実は最初はこれ…宗教団体の勧誘か何かで、ついに高島屋にまで来る時代になったかと思ってしまいました。しかしながら、その叔母さまは次のように私に向けて続けるのです。

「突然でごめんなさいね。あなたのことを隣でみていたら、どうやら活字が好きでいらっしゃるとお見受けしました。さらに目を通すだけではなくて、考えながら様々思索しているようですね。私達は人間のインサイトをみる仕事をしています。たがらこの小冊子を見てみて欲しかったの」

その後、"これから私は日本橋でセミナーをするのよ"とだけ言い残して
あっという間にいなくなりました。どうやら、ルイヴィトングループや資生堂で外部でコミュニケーションの仕事をしている方だとのことでした。

"インサイトの洞察"と伺って、どうやら似たような仕事をしている方がたまたま隣で昼飯を食べていたんだなぁと、不思議な縁に感動しました。そして前述した栗山監督が佐々木選手に感じた言葉を思い出したのです。

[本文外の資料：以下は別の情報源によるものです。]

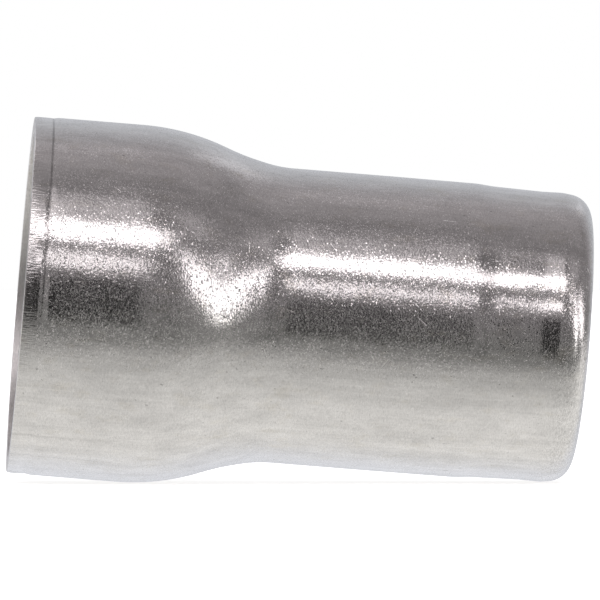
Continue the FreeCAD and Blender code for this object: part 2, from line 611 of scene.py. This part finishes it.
# Radiance of the room without its panels
ROOM_GREY = 0.25
CEILING_GLOW = 0.13
BACKDROP_GLOW = 0.38
NEAR_TABLE = 0.37
TABLE_GLOW = 0.61
FAR_TABLE_SHADE = 0.2

# Tints of the light
WHITE = (1.0, 1.0, 1.0, 1.0)
WARM_BELOW = (1.015, 1.0, 0.97, 1.0)
PINK_ABOVE = (1.07, 1.0, 1.03, 1.0)
COOL_BACKDROP = (0.98, 1.0, 1.06, 1.0)


def studio_light():
    """A light room: a pale table and backdrop, a grey ceiling, light panels and a dark camera stand."""
    world = bpy.data.worlds.new("studio")
    world.use_nodes = True
    bpy.context.scene.world = world
    shader = Shader(world.node_tree)
    direction = shader.node("ShaderNodeTexCoord", output="Generated")
    _, y, z = shader.split(direction)
    ceiling = z.step(0.8, 0.98) * y.step(-0.15, 0.2)
    walls = ROOM_GREY + CEILING_GLOW * ceiling + BACKDROP_GLOW * y.step(0.2, 0.95)
    across_table = y / z.size().above(0.02)
    table = NEAR_TABLE + TABLE_GLOW * across_table.step(-2.4, 0.4)
    table = table - FAR_TABLE_SHADE * across_table.step(1.2, 5.0)
    table_here = z.step(0.02, -0.06) * across_table.step(-2.5, -1.8)
    room = walls + (table - walls) * table_here
    for corners, soft, radiance in PANELS.values():
        room = room + (radiance - room) * panel(shader, direction, corners, soft)
    room = room * (1 - STAND_SHADE * panel(shader, direction, STAND, STAND_SOFTNESS))
    seen = shader.node("ShaderNodeLightPath", output="Is Camera Ray")
    strength = room + (1.0 - room) * seen
    tint = shader.mix(z.step(-0.3, 0.3), WARM_BELOW, PINK_ABOVE)
    tint = shader.mix(y.step(0.3, 0.95), tint, COOL_BACKDROP)
    tint = shader.mix(seen, tint, WHITE)
    background = shader.node("ShaderNodeBackground", None, {"Color": tint, "Strength": strength})
    shader.add("ShaderNodeOutputWorld", None, {"Surface": background})


def floor_light(angle):
    """A broad overhead light that whitens the floor."""
    bpy.ops.object.light_add(type="SUN", rotation=(0, 0, 0))
    sun = bpy.context.object
    sun.name = "overhead"
    sun.data.energy = 1.0
    sun.data.angle = math.radians(90)
    sun.rotation_euler = (0, -angle, 0)
    sun.visible_glossy = False


VIEW_AZIMUTH = math.radians(-2.85)
VIEW_DISTANCE = 0.928
VIEW_WIDTH = 58.72 * MM
VIEW_CENTRE = Vector((27.3, 0, 1.66)) * MM
VIEW_ROLL = math.radians(4.62)
SENSOR = 36.0


def camera():
    """A long lens, level with the part, a little towards its open end."""
    data = bpy.data.cameras.new("camera")
    data.sensor_width = SENSOR
    data.lens = SENSOR * VIEW_DISTANCE / VIEW_WIDTH
    data.clip_start = 0.01
    data.clip_end = 50.0
    eye = bpy.data.objects.new("camera", data)
    bpy.context.scene.collection.objects.link(eye)
    back = Vector((math.sin(VIEW_AZIMUTH), -math.cos(VIEW_AZIMUTH), 0))
    up = Vector((-math.sin(VIEW_ROLL), 0, math.cos(VIEW_ROLL)))
    right = up.cross(back).normalized()
    up = back.cross(right)
    turn = Matrix((right, up, back)).transposed().to_4x4()
    eye.matrix_world = Matrix.Translation(VIEW_CENTRE + back * VIEW_DISTANCE) @ turn
    bpy.context.scene.camera = eye


# ---------------------------------------------------------------- the part in its studio

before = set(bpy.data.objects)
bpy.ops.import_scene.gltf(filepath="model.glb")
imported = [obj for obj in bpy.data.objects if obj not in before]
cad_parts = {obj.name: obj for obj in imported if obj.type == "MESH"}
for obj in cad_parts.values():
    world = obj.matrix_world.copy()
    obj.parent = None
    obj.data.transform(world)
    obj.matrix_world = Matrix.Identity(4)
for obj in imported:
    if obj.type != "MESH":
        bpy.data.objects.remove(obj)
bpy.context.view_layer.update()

shell = drawn_shell()
shell.data.materials.append(drawn_stainless())
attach(shell, "root")
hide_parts("reducer_shell")

resting_angle = floor()
studio_light()
floor_light(resting_angle)
camera()
bpy.context.scene.view_settings.view_transform = "Standard"
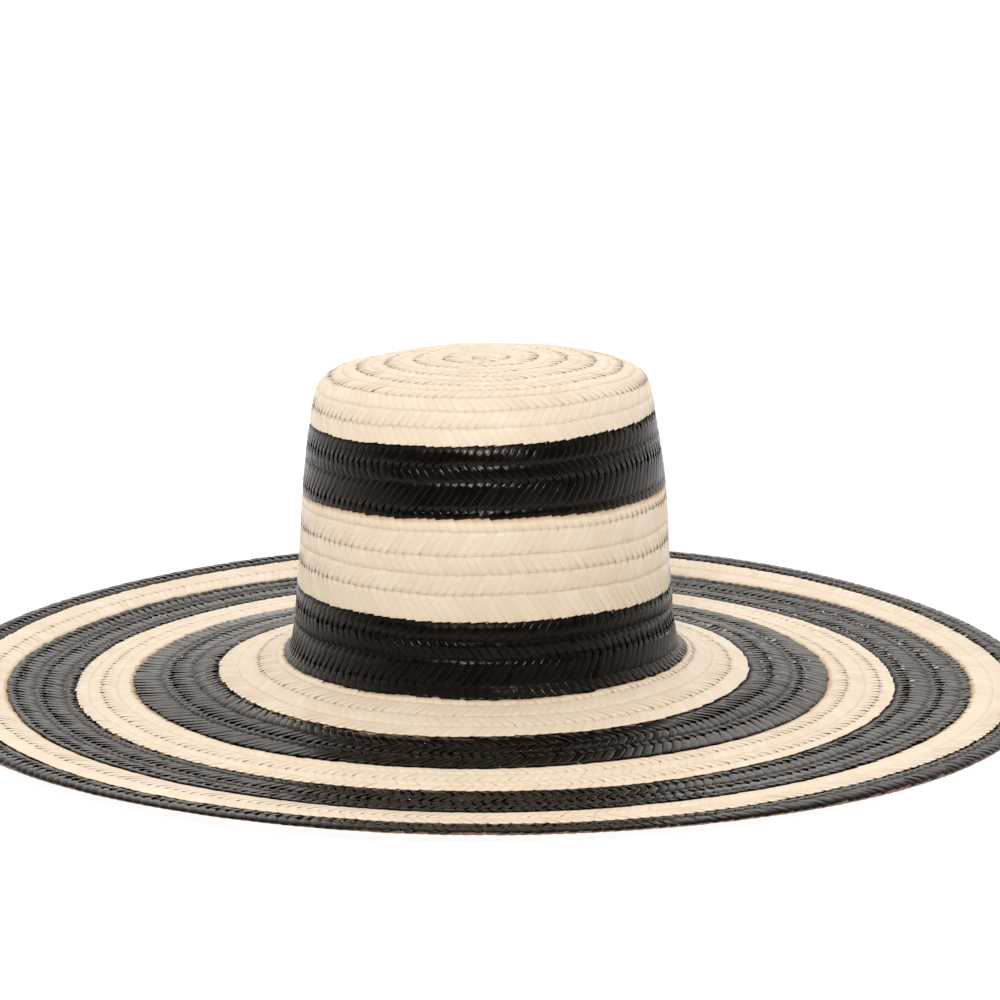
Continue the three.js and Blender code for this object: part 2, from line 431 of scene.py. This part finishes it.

私の場合、野球ではなくマーケティングの神様が、頑張れとメッセージを送ってくれたんだ、と。そう、たまたま居合わせたあの叔母さまを通して、神様が今の私にメッセージしたのではないかと妄想したりして(笑)。

まとめの代わりに

人と人との不思議な出会い、ご縁をこの"3.11"に感じました。

今、私は企業の経営やマーケティングのコンサルテーションを本業としていますが、表に見える事実からの分析ではなく、その背後にある深層心理や暗黙知の領域をクライアントの皆様と考え戦略化することを大切にさせていただいています。

それはもしかしたら伝わりにくいことなのかもしれません。具体的な提案をした方がクライアントにはわかりやすいのかもしれません。だけど私は敢えて"自身で考える"ということにこだわりたいのです。提案ではなく、自分たちで生み出していくこと、考え抜いていくことで見えてくるものがあるはずです。

母は近所に暮らす方のケアについて考え抜き、本人が思っていた以上に彼らの世話をして亡くなりました。だけど彼女はそれも本望だったと思うのです。だってそうしたかった、いやそうしてしまう人だったのです。私の母という人は…。

今回、自分の身体を手術で治す直前に出会った当日に出会った叔母さまは、亡くなった母が姿を変えて頑張れとメッセージしてくれたのではないかと思っています。別にスピリチュアルなタイプではないのですが、そんなことを感じるくらい意味ある出会いだったのかもしれません。

母さん。あなたの息子は、どうにもあなたに似てしまったようです。術後の今日もまた朝からクライアントの未来を見つめながら仕事をしてしまっています。やはり僕はあなたの息子です。